### What you are asked to do
Return the lines from the line containing "const shell = new" through the line containing "if empty is" exactly. No other line should appear in the answer.

### Supplied records
## Begin

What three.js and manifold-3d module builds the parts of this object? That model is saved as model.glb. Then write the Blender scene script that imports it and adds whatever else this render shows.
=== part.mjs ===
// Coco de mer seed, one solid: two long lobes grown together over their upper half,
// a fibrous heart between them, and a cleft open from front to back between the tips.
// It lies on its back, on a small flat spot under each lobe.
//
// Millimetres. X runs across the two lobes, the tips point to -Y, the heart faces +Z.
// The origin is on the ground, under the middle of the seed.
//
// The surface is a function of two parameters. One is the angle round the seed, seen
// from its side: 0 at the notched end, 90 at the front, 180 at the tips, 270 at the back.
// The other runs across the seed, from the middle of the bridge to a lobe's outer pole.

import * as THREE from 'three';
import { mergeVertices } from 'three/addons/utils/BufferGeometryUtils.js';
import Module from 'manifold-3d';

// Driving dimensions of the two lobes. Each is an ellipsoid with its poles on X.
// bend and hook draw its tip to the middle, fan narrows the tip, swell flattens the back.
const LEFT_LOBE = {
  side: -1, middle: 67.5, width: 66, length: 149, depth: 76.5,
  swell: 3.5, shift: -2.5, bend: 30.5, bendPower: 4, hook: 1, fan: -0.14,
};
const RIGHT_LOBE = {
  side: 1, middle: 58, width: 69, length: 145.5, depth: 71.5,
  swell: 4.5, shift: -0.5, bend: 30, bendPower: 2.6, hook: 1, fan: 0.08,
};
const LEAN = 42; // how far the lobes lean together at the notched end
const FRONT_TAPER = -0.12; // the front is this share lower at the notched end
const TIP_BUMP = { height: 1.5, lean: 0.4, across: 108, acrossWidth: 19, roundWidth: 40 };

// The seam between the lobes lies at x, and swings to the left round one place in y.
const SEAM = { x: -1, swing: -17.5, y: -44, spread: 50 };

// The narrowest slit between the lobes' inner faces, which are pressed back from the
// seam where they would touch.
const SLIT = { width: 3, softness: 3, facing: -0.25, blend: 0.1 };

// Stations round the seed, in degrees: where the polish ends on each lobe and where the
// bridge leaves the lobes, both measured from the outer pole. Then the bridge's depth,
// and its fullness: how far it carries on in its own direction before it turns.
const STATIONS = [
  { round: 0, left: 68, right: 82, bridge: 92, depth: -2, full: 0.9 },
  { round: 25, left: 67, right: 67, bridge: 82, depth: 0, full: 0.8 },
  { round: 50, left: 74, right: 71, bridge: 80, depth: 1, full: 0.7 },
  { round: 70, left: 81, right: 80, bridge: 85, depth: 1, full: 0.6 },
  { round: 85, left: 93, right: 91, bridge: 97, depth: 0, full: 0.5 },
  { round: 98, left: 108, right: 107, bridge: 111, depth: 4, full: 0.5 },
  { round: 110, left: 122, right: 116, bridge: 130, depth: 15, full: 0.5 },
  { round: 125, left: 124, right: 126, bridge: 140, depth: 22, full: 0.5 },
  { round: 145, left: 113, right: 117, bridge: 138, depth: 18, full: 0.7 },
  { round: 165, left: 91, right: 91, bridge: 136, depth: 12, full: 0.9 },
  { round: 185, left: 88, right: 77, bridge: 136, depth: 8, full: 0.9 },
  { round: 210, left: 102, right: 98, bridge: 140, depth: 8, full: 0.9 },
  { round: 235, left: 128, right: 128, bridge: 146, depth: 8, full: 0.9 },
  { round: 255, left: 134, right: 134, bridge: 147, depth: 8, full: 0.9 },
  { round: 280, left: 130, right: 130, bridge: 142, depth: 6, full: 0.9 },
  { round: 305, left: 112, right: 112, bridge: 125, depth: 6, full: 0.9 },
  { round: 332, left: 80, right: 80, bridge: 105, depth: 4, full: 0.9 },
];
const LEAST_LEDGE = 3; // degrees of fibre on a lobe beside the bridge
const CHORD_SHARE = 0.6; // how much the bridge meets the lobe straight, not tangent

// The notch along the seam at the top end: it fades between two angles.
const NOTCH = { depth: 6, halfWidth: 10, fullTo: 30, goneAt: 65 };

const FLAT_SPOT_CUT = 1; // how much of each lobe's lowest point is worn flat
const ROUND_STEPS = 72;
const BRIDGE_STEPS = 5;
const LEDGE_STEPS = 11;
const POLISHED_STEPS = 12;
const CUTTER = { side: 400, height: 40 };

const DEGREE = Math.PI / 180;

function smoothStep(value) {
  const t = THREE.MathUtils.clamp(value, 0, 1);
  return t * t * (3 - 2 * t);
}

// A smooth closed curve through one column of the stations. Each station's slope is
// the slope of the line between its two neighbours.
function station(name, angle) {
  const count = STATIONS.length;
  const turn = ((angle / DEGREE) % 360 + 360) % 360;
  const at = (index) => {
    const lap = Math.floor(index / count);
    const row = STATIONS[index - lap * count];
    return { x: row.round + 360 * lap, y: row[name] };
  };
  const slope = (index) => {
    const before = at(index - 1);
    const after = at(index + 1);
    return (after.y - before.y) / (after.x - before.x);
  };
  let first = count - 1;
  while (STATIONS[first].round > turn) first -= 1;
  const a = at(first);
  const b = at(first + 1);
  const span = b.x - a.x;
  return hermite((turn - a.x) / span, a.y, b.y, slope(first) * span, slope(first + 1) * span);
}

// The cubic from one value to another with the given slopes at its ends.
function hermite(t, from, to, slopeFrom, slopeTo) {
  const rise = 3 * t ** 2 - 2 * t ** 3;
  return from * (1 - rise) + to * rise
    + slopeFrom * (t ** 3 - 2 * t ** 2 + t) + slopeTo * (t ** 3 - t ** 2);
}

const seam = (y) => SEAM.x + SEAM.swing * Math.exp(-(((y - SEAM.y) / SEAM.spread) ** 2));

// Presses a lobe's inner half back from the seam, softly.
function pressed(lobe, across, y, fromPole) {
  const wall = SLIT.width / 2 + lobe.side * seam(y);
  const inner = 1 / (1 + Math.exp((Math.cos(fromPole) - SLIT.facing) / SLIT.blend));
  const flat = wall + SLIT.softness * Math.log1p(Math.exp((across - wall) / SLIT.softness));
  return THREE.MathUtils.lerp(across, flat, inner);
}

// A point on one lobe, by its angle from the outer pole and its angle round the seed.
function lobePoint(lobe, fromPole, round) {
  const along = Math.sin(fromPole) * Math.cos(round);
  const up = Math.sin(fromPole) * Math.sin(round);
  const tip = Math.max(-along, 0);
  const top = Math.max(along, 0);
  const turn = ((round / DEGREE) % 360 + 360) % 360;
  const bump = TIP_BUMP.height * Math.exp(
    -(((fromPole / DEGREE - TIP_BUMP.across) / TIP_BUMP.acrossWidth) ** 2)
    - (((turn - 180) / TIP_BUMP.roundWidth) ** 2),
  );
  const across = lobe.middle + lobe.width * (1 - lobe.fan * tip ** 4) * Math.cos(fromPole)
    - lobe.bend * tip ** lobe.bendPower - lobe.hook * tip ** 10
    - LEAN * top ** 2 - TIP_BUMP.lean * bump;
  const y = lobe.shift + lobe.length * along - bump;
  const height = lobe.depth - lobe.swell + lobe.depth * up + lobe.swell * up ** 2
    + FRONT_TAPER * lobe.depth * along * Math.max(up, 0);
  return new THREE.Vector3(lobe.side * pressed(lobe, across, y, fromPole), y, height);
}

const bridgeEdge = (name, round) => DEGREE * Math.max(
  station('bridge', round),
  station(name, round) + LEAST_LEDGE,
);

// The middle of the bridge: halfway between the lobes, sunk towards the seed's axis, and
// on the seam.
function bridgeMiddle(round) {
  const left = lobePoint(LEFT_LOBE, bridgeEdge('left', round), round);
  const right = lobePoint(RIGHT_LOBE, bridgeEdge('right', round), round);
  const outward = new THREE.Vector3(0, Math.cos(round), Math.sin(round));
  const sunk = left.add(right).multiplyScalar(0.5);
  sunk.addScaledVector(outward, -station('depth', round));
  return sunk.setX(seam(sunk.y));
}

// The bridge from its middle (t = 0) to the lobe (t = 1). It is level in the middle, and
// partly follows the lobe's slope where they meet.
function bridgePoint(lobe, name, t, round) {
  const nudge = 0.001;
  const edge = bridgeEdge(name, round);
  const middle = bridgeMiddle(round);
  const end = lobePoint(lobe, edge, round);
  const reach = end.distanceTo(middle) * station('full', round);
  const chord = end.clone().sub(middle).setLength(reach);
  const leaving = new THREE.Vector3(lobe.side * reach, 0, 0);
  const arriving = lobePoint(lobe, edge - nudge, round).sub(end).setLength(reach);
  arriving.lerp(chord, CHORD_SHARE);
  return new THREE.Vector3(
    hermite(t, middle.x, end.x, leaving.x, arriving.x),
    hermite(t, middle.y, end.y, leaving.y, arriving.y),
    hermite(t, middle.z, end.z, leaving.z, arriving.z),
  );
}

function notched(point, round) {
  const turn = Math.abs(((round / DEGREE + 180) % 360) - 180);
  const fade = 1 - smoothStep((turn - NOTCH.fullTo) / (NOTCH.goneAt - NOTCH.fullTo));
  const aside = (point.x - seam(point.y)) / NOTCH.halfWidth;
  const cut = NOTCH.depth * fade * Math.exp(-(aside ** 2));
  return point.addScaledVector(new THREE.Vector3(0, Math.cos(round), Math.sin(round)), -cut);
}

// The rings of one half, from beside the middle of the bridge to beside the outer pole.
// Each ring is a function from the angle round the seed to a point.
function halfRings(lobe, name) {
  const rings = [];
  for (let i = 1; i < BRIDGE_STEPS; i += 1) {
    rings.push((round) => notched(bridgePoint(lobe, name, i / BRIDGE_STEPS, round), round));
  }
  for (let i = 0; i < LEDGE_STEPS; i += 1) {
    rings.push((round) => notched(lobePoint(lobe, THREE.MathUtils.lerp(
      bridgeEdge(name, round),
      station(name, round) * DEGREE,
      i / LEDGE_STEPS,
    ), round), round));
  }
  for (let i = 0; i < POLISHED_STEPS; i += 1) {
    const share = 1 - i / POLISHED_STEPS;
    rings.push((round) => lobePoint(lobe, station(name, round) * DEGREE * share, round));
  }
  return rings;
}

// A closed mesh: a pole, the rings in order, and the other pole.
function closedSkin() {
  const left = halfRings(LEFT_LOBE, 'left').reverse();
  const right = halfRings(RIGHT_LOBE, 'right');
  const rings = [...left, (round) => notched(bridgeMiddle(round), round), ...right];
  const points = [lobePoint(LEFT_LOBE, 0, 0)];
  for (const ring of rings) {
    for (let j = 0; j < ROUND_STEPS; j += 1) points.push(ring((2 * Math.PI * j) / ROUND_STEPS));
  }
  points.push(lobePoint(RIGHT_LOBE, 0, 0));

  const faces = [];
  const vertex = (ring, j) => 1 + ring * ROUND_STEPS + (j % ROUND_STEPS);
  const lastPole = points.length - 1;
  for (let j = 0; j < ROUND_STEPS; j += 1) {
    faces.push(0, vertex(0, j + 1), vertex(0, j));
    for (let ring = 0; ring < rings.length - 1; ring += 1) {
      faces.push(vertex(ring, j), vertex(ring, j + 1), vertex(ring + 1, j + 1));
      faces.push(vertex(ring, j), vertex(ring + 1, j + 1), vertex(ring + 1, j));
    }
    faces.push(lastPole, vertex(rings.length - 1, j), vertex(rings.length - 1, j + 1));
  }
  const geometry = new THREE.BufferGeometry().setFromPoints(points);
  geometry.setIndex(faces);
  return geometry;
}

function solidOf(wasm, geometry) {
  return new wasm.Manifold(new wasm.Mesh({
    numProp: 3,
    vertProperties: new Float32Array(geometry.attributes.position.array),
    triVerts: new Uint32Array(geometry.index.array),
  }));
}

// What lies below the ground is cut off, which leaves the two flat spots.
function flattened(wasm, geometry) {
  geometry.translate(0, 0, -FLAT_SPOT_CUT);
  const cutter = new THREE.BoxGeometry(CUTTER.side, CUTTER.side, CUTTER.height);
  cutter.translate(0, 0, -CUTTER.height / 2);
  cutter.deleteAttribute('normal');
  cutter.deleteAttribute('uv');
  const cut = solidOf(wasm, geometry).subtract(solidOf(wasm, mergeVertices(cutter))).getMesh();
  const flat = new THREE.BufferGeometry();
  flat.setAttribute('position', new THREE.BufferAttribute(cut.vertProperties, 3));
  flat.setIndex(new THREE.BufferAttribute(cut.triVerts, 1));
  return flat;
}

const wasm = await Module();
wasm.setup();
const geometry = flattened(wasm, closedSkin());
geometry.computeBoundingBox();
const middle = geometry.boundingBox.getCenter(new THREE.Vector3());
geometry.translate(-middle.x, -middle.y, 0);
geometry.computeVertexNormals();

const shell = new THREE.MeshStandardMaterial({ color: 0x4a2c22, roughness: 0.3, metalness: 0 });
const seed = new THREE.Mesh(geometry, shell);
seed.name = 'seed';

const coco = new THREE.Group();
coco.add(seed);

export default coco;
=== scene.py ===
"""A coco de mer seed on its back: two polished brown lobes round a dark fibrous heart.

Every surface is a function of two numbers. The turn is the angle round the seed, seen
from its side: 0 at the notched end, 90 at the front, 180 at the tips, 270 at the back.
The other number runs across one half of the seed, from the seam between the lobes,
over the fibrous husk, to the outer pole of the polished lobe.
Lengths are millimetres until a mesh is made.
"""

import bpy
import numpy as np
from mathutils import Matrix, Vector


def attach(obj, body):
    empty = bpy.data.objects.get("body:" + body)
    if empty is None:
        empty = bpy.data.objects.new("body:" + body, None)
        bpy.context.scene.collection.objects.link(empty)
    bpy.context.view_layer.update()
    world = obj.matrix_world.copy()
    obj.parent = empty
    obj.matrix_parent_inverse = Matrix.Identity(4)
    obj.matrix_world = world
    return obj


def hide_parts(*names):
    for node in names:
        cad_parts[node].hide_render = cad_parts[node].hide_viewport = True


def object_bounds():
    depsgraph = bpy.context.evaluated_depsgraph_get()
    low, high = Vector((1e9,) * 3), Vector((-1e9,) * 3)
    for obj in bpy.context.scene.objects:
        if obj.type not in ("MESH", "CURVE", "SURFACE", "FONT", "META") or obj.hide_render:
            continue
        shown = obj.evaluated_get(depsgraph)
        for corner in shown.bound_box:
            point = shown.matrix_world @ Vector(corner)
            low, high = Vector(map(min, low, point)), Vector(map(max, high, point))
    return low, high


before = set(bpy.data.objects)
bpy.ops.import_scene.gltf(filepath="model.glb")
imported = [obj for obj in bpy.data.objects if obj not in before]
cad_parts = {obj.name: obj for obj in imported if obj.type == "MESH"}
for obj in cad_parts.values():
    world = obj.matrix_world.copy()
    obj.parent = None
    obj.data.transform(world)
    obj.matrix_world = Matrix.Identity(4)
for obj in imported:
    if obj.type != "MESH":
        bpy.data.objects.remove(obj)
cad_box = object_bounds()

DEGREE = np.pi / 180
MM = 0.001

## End
## Begin

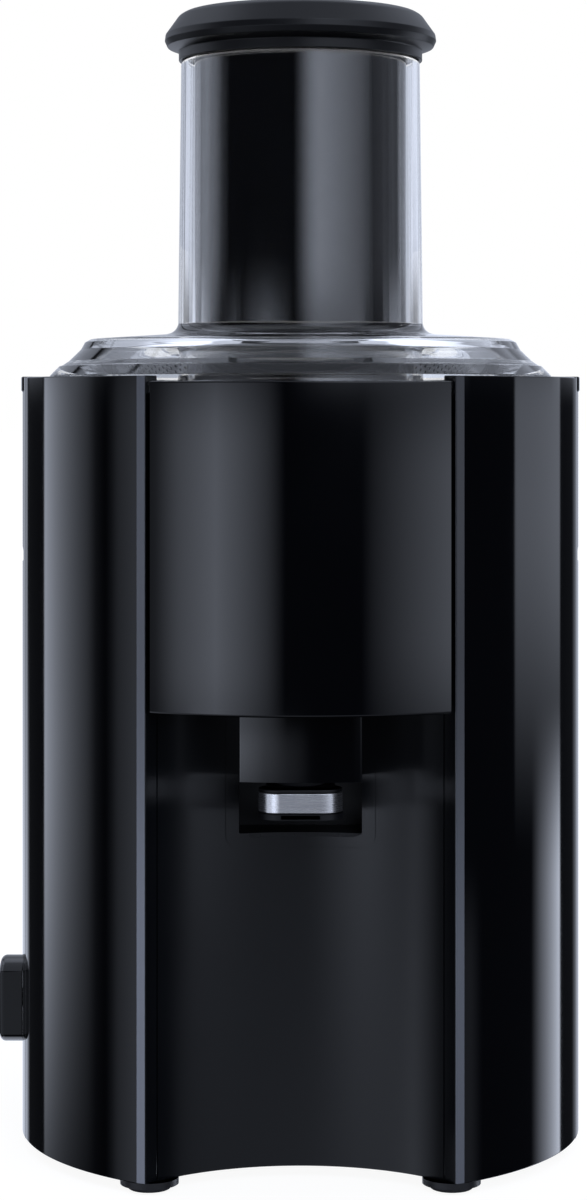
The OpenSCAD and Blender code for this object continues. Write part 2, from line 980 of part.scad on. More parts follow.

## End

### Written reply
const shell = new THREE.MeshStandardMaterial({ color: 0x4a2c22, roughness: 0.3, metalness: 0 });
const seed = new THREE.Mesh(geometry, shell);
seed.name = 'seed';

const coco = new THREE.Group();
coco.add(seed);

export default coco;
=== scene.py ===
"""A coco de mer seed on its back: two polished brown lobes round a dark fibrous heart.

Every surface is a function of two numbers. The turn is the angle round the seed, seen
from its side: 0 at the notched end, 90 at the front, 180 at the tips, 270 at the back.
The other number runs across one half of the seed, from the seam between the lobes,
over the fibrous husk, to the outer pole of the polished lobe.
Lengths are millimetres until a mesh is made.
"""

import bpy
import numpy as np
from mathutils import Matrix, Vector


def attach(obj, body):
    empty = bpy.data.objects.get("body:" + body)
    if empty is None:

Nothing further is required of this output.